Page added on April 26, 2006
According to James Lovelock, father of the Gaia hypothesis that the Earth is one giant living organism, we’re doomed. In recent writings, including his book “The Revenge of Gaia”, he explains: “We are in a fool’s climate, accidentally kept cool by smoke, and before this century is over billions of us will die and the few breeding pairs of people that survive will be in the Arctic where the climate remains tolerable.”
He is referring, of course, to global warming, which he likens to an eon’s long fever for the planet. Because humanity is responsible for this warming that makes us the pathogen, a bleak take on our role in the wider world. And for Lovelock, it is probably too late for us to do much about it (except by a rapid and complete switch to nuclear power).
Lovelock is not alone. A host of doomsayers–from James Kunstler in his “The Long Emergency” to Matt Savinar on his blog “Life After the Oil Crash”–predict the end of civilization as we know it with the end of our culture’s life blood: oil. Not unlike Thomas Malthus predicting mass starvation based on an imbalance between population and food production in the 19th century, they believe that humanity cannot surmount its present addiction to oil.

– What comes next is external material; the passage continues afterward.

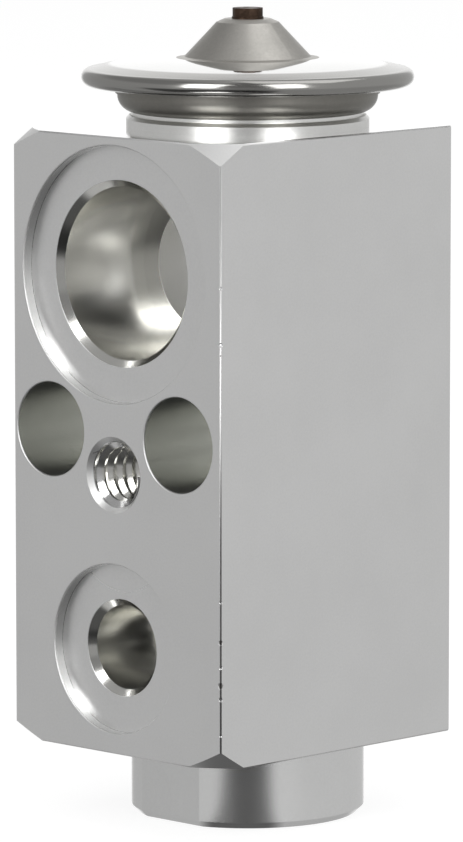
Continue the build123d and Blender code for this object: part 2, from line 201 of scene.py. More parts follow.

They may be right. Just because humanity invented its way out of a food crisis to prove Malthus wrong is no reason to think that we can do it again when so much of our lives–the fuel to run our transportation, the electricity to power the computers that dominate our lives (and on which I am writing and posting this screed), and yes, our food production–rely on ever-diminishing and ever-polluting fossil fuel resources, primarily oil.